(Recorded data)
________
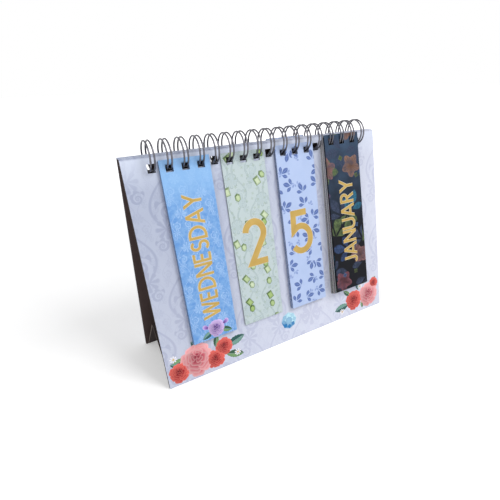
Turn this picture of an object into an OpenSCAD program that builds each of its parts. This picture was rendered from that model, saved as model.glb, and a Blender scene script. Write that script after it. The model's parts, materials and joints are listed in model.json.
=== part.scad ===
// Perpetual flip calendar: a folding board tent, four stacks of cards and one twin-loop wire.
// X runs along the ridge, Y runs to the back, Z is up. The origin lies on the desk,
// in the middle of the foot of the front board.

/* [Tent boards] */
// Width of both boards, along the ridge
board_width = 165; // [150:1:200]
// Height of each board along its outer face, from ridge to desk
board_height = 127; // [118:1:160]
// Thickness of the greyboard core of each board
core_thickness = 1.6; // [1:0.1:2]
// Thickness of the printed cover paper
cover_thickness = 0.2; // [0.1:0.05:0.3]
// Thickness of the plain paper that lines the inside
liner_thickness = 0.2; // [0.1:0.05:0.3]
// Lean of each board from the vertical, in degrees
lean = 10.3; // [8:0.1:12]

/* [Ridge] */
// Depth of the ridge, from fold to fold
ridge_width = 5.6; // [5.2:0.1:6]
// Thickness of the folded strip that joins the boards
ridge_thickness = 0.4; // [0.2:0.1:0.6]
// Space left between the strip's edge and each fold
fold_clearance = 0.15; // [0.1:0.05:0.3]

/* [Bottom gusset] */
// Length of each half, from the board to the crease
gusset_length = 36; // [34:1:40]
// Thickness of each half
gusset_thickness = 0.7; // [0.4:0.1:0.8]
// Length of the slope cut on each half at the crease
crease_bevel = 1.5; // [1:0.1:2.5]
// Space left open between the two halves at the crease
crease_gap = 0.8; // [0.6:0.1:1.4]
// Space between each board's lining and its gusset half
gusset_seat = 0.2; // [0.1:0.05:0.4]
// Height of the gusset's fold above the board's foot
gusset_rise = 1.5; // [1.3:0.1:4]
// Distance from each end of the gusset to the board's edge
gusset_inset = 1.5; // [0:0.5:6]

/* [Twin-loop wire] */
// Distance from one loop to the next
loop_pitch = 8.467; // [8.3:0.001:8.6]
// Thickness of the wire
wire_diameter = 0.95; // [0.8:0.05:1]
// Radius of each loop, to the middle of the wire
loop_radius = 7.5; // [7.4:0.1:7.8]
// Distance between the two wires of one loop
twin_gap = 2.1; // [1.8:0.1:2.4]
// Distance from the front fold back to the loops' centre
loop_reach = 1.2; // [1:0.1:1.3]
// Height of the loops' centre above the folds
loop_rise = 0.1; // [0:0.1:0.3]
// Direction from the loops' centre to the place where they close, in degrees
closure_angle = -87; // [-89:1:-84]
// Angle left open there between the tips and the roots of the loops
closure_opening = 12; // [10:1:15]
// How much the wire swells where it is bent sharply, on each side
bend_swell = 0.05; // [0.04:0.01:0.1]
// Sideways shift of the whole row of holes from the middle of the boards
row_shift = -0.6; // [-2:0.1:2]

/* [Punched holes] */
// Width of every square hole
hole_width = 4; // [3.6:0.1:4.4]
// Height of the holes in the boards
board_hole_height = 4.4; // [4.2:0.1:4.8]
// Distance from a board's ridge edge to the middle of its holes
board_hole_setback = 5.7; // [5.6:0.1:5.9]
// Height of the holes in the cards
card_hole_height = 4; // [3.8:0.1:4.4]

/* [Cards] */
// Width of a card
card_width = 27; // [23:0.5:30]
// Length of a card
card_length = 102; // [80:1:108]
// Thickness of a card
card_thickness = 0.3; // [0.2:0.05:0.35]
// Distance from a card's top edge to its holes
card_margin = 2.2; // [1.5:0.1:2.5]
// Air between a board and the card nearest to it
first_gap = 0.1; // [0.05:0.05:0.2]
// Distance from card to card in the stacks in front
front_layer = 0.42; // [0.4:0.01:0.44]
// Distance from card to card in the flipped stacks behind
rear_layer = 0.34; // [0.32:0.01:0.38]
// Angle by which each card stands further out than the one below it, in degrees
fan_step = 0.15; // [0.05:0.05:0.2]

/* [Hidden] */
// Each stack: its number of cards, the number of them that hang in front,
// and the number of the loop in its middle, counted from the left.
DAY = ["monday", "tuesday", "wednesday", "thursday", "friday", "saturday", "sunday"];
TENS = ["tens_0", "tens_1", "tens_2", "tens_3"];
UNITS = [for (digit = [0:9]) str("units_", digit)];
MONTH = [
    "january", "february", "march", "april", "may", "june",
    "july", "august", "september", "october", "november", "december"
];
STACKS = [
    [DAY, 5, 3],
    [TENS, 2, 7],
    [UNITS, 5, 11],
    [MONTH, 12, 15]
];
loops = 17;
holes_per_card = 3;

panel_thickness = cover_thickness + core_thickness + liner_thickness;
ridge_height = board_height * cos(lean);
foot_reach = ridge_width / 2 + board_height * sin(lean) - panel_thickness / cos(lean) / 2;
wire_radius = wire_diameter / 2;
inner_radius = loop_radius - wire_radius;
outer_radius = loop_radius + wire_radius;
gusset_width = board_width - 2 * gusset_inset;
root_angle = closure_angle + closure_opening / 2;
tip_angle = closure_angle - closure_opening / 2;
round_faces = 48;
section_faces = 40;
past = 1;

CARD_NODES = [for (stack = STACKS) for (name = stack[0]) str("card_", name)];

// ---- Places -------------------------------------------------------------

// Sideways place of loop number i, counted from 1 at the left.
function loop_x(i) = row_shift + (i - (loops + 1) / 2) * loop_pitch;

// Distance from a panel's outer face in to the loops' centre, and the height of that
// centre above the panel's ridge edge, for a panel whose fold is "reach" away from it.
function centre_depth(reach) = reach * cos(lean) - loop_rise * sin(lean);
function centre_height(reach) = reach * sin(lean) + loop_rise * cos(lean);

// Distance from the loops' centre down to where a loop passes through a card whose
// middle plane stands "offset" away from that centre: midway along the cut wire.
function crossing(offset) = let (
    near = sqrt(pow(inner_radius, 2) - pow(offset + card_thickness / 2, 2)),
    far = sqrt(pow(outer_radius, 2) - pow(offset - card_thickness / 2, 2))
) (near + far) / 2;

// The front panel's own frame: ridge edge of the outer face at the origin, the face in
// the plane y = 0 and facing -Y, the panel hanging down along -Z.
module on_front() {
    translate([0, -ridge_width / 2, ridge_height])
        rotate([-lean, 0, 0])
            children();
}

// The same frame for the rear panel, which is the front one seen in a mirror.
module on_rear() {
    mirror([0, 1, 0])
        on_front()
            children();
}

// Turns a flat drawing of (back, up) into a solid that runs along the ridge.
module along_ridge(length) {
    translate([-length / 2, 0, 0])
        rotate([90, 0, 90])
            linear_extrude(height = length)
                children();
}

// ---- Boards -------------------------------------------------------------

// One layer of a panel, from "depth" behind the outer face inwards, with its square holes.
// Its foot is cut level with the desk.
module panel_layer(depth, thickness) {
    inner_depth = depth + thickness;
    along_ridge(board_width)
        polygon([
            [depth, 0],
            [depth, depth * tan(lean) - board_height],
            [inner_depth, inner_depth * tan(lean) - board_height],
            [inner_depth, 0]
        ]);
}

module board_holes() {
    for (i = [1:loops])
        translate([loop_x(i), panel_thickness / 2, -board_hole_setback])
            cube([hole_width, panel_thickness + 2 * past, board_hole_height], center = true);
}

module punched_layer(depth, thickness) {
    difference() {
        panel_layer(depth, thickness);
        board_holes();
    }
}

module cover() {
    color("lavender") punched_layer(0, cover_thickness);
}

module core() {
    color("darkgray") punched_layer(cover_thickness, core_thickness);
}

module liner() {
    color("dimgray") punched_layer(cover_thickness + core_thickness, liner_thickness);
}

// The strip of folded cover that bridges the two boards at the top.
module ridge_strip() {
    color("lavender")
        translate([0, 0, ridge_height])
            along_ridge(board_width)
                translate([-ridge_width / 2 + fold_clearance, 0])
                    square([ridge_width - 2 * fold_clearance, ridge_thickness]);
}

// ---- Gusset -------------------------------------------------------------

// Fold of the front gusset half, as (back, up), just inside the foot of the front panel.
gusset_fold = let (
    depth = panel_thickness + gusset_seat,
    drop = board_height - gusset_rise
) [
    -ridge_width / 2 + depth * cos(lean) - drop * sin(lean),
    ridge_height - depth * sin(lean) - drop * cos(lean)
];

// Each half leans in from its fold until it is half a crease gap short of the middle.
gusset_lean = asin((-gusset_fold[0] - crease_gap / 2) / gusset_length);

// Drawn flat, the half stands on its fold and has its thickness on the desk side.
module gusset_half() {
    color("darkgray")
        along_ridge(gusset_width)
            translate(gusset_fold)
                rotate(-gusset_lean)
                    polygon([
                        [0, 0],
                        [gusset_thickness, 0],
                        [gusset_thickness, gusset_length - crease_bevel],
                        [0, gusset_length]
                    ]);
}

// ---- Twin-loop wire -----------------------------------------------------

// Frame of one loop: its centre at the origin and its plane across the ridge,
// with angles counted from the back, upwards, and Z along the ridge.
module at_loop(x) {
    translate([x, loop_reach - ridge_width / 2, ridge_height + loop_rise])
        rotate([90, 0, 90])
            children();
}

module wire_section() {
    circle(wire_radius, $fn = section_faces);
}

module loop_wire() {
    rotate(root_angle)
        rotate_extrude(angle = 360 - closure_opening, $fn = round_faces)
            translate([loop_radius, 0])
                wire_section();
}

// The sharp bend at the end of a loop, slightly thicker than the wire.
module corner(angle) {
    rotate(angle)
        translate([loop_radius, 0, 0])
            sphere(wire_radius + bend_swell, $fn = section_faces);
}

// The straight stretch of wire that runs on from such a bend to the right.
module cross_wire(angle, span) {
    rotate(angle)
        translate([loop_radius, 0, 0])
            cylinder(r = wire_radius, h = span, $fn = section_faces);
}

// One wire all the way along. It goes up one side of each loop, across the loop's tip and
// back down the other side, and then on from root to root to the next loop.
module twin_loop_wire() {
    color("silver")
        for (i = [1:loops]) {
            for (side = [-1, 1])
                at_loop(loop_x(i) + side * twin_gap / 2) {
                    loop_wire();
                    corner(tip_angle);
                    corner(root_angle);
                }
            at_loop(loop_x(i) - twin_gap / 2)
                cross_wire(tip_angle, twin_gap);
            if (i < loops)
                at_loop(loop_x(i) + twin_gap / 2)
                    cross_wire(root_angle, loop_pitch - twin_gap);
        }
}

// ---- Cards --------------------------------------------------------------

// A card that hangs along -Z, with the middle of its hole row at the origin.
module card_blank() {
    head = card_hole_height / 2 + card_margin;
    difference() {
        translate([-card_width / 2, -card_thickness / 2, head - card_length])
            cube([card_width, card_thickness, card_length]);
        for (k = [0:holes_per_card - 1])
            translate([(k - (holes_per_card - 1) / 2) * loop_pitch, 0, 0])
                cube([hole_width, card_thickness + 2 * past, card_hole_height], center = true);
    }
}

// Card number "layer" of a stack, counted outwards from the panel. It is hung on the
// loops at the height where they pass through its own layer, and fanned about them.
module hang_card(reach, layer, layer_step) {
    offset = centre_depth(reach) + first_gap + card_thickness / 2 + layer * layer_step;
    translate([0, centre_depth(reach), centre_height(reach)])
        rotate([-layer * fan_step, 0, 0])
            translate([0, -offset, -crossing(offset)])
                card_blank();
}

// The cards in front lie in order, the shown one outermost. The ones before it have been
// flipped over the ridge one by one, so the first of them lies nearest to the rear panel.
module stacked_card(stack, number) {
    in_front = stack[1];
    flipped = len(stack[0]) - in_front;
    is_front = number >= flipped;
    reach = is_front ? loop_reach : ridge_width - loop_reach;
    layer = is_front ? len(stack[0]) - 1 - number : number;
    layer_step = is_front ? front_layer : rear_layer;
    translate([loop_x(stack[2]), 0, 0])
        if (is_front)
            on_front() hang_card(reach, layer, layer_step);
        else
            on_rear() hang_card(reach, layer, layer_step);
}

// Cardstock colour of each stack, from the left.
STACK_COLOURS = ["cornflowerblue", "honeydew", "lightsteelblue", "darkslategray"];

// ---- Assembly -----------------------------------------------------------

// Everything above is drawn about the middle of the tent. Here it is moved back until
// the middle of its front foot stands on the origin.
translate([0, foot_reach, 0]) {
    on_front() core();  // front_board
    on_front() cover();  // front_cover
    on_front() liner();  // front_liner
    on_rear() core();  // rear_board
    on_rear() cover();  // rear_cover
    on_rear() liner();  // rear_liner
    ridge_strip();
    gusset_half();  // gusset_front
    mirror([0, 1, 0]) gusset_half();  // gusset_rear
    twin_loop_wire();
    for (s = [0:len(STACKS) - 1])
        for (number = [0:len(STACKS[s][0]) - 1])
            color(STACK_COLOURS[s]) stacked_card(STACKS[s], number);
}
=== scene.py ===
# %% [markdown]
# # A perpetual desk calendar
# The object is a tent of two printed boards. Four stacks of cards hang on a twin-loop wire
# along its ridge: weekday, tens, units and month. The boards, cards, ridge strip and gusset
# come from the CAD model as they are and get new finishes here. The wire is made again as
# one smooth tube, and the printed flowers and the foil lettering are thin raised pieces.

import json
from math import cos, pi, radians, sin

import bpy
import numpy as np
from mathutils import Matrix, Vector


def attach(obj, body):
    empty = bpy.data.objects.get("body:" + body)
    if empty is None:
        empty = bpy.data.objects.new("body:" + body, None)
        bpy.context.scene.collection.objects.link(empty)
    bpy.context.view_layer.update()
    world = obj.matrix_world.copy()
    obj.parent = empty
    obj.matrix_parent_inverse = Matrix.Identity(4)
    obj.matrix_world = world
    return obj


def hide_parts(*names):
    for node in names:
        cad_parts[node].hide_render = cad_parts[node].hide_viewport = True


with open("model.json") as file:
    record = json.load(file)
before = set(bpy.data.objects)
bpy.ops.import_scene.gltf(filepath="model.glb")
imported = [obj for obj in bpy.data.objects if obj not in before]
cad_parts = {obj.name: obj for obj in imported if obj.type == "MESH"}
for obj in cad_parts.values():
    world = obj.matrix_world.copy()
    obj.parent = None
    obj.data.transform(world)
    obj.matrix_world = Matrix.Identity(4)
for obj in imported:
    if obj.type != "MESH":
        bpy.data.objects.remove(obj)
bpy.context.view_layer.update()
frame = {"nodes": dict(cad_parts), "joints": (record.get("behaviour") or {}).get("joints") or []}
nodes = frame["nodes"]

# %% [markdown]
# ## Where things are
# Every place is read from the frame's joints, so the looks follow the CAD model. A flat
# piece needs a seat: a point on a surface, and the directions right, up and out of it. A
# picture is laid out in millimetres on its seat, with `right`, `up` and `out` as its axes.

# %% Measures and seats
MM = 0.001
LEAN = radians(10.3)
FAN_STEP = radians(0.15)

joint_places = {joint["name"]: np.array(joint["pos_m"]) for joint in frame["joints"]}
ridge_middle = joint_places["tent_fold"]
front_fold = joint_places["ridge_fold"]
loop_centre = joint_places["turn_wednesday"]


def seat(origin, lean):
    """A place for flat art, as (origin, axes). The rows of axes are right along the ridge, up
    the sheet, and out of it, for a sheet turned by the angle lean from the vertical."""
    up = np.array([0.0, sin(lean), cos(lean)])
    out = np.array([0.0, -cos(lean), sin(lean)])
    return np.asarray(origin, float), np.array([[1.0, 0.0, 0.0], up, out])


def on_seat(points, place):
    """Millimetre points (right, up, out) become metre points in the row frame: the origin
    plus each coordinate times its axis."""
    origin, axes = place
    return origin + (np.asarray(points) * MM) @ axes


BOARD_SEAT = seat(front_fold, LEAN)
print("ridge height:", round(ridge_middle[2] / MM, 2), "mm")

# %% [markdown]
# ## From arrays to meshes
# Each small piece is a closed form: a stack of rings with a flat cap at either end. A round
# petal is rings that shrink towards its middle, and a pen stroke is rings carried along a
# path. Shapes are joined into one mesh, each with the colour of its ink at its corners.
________
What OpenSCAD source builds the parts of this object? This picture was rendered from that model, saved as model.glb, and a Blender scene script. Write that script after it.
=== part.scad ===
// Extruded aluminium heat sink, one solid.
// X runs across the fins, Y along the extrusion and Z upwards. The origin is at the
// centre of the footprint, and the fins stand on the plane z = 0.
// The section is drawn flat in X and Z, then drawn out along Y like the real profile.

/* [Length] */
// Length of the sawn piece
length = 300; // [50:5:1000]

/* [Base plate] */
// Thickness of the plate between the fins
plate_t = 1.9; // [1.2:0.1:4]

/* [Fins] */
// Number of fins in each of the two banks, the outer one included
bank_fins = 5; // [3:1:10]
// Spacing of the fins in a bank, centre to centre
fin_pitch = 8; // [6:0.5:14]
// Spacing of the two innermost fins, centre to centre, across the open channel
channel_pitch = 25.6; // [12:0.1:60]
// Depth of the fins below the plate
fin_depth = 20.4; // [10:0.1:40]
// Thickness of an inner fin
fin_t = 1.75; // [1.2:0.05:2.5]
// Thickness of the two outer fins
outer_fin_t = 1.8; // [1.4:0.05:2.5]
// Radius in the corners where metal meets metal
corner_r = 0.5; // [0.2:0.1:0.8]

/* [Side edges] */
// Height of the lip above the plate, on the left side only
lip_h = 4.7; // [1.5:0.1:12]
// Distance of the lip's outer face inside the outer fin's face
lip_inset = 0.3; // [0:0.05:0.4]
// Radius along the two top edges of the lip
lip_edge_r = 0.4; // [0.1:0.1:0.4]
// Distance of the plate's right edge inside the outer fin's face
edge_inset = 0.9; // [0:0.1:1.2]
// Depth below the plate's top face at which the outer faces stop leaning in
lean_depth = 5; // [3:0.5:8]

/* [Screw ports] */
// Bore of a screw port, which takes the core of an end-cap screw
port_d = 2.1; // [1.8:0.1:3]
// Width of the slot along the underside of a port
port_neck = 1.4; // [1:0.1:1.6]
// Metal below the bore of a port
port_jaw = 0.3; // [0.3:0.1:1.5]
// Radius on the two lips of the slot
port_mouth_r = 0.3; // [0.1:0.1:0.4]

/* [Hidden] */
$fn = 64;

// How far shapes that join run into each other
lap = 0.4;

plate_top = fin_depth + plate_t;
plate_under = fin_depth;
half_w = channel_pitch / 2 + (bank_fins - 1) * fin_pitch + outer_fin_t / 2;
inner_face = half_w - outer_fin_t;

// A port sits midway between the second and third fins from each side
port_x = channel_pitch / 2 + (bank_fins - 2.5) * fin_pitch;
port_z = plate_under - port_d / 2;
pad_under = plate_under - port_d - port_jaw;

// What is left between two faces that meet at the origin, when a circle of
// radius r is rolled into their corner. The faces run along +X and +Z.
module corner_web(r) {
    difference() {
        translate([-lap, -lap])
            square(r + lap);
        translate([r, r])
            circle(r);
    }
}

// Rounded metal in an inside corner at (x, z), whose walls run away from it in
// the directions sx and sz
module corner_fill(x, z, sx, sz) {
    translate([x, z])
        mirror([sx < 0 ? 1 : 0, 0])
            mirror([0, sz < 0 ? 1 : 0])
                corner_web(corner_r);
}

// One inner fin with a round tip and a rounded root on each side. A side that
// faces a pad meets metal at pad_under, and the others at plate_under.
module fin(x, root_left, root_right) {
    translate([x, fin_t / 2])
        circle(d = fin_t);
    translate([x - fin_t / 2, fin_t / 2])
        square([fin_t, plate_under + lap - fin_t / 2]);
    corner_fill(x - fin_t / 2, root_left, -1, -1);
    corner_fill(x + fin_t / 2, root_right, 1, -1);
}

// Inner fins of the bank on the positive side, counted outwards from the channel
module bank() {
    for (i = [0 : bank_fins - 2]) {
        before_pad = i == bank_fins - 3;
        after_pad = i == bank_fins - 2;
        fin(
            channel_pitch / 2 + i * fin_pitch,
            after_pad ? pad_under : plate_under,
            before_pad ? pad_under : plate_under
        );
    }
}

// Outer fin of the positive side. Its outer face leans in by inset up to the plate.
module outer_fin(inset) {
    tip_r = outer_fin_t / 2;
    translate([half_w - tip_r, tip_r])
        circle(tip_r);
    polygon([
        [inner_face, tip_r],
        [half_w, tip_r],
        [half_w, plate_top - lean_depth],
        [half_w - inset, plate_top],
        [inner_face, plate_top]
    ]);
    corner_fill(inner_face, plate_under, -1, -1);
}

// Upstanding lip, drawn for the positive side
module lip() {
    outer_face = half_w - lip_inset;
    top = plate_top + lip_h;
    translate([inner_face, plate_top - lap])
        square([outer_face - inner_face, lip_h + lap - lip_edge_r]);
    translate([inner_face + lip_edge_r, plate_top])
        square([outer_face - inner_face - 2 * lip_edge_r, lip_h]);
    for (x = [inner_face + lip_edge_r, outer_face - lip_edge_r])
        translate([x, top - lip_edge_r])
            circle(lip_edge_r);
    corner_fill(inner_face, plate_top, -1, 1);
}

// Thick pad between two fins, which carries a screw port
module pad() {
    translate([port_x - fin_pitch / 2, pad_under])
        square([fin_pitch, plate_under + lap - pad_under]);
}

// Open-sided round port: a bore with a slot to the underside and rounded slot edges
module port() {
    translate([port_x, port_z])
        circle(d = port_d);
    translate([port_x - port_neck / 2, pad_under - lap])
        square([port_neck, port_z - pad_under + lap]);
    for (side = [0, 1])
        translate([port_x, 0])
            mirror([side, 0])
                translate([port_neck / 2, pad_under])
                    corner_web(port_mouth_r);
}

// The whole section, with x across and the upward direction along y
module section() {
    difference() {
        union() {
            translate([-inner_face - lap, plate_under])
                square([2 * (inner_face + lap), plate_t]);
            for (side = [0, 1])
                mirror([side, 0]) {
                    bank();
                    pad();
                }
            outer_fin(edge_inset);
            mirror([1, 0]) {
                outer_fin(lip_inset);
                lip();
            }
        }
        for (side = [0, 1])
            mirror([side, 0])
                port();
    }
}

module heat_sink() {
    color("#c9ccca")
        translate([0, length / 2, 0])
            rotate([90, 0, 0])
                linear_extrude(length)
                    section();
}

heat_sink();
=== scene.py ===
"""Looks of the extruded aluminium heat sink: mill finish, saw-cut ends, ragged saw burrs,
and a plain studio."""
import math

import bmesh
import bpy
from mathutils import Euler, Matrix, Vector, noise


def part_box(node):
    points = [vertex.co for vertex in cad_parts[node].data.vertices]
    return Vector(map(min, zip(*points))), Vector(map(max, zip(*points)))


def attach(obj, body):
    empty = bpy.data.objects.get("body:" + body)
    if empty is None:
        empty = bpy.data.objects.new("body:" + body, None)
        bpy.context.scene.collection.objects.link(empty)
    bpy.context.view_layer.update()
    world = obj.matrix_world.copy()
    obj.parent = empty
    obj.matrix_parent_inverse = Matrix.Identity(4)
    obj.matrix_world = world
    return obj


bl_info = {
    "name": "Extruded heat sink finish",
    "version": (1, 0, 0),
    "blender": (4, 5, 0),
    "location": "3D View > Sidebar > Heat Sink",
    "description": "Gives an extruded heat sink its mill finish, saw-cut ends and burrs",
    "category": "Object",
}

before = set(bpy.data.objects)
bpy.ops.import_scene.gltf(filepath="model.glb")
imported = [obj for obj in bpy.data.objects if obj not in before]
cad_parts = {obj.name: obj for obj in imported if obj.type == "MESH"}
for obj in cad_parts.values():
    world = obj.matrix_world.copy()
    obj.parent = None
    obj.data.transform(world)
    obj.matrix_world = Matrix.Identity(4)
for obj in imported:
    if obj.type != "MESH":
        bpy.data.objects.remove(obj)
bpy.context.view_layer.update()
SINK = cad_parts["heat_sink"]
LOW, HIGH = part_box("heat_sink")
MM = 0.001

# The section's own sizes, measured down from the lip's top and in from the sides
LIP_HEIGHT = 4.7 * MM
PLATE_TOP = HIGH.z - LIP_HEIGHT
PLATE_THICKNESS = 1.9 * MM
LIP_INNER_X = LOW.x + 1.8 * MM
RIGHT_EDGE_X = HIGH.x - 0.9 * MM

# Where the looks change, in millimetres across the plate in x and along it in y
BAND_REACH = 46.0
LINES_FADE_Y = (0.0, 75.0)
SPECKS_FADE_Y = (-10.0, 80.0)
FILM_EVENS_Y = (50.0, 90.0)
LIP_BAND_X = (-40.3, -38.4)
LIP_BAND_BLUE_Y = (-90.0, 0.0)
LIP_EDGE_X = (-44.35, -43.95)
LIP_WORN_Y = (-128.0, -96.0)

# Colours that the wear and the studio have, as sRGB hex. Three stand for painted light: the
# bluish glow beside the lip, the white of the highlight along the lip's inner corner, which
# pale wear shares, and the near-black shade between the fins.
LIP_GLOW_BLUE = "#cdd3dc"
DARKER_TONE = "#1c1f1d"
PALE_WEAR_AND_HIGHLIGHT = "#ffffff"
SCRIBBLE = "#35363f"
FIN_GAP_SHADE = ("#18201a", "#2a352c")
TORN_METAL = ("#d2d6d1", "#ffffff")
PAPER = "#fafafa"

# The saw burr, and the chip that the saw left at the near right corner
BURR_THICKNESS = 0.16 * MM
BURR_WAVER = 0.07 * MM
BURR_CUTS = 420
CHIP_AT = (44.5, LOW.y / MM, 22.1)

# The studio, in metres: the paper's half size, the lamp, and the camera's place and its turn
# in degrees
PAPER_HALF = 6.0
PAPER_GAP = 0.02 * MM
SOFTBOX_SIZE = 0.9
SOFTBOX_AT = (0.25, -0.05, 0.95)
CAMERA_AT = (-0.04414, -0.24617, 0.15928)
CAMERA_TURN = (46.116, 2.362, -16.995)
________
The lines to extract from the data above begin with the line containing "moved back until" and end with the line containing "for node in". Extract them exactly, including both.

// Everything above is drawn about the middle of the tent. Here it is moved back until
// the middle of its front foot stands on the origin.
translate([0, foot_reach, 0]) {
    on_front() core();  // front_board
    on_front() cover();  // front_cover
    on_front() liner();  // front_liner
    on_rear() core();  // rear_board
    on_rear() cover();  // rear_cover
    on_rear() liner();  // rear_liner
    ridge_strip();
    gusset_half();  // gusset_front
    mirror([0, 1, 0]) gusset_half();  // gusset_rear
    twin_loop_wire();
    for (s = [0:len(STACKS) - 1])
        for (number = [0:len(STACKS[s][0]) - 1])
            color(STACK_COLOURS[s]) stacked_card(STACKS[s], number);
}
=== scene.py ===
# %% [markdown]
# # A perpetual desk calendar
# The object is a tent of two printed boards. Four stacks of cards hang on a twin-loop wire
# along its ridge: weekday, tens, units and month. The boards, cards, ridge strip and gusset
# come from the CAD model as they are and get new finishes here. The wire is made again as
# one smooth tube, and the printed flowers and the foil lettering are thin raised pieces.

import json
from math import cos, pi, radians, sin

import bpy
import numpy as np
from mathutils import Matrix, Vector


def attach(obj, body):
    empty = bpy.data.objects.get("body:" + body)
    if empty is None:
        empty = bpy.data.objects.new("body:" + body, None)
        bpy.context.scene.collection.objects.link(empty)
    bpy.context.view_layer.update()
    world = obj.matrix_world.copy()
    obj.parent = empty
    obj.matrix_parent_inverse = Matrix.Identity(4)
    obj.matrix_world = world
    return obj


def hide_parts(*names):
    for node in names:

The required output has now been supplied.